— WRITTEN INSTRUCTION —
The listing below is the input. Say how many of its lines contain "bodies", giving the number alone.
====
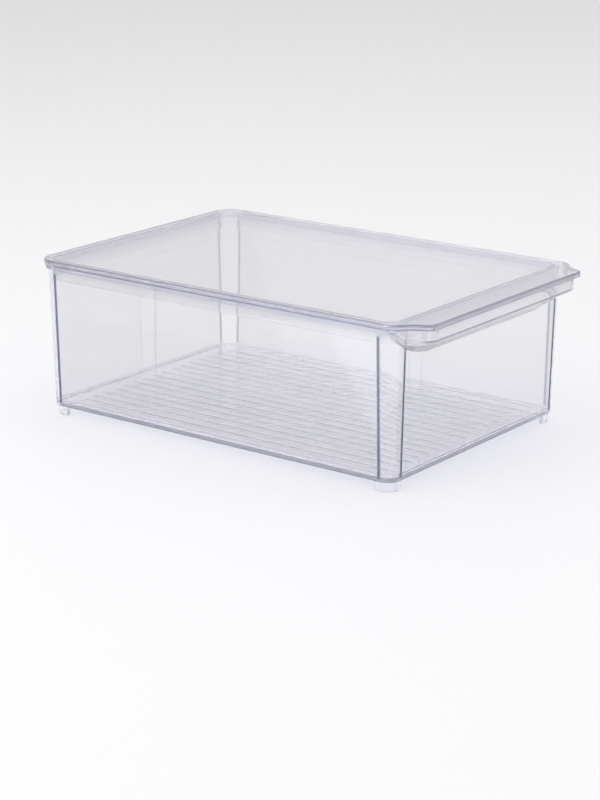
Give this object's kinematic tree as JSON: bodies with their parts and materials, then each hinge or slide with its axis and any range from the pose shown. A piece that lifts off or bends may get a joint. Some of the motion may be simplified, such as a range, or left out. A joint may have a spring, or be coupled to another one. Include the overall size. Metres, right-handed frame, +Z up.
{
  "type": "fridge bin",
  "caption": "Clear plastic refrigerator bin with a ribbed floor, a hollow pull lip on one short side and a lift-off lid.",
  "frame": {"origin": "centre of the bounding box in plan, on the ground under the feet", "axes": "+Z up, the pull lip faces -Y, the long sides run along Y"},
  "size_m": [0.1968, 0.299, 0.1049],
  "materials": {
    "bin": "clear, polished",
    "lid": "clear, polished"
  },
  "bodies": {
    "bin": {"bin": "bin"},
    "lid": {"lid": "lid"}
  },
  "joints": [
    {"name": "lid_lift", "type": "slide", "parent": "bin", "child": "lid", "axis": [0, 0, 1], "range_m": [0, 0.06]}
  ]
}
====
— OUTPUT OF THE TASK —
2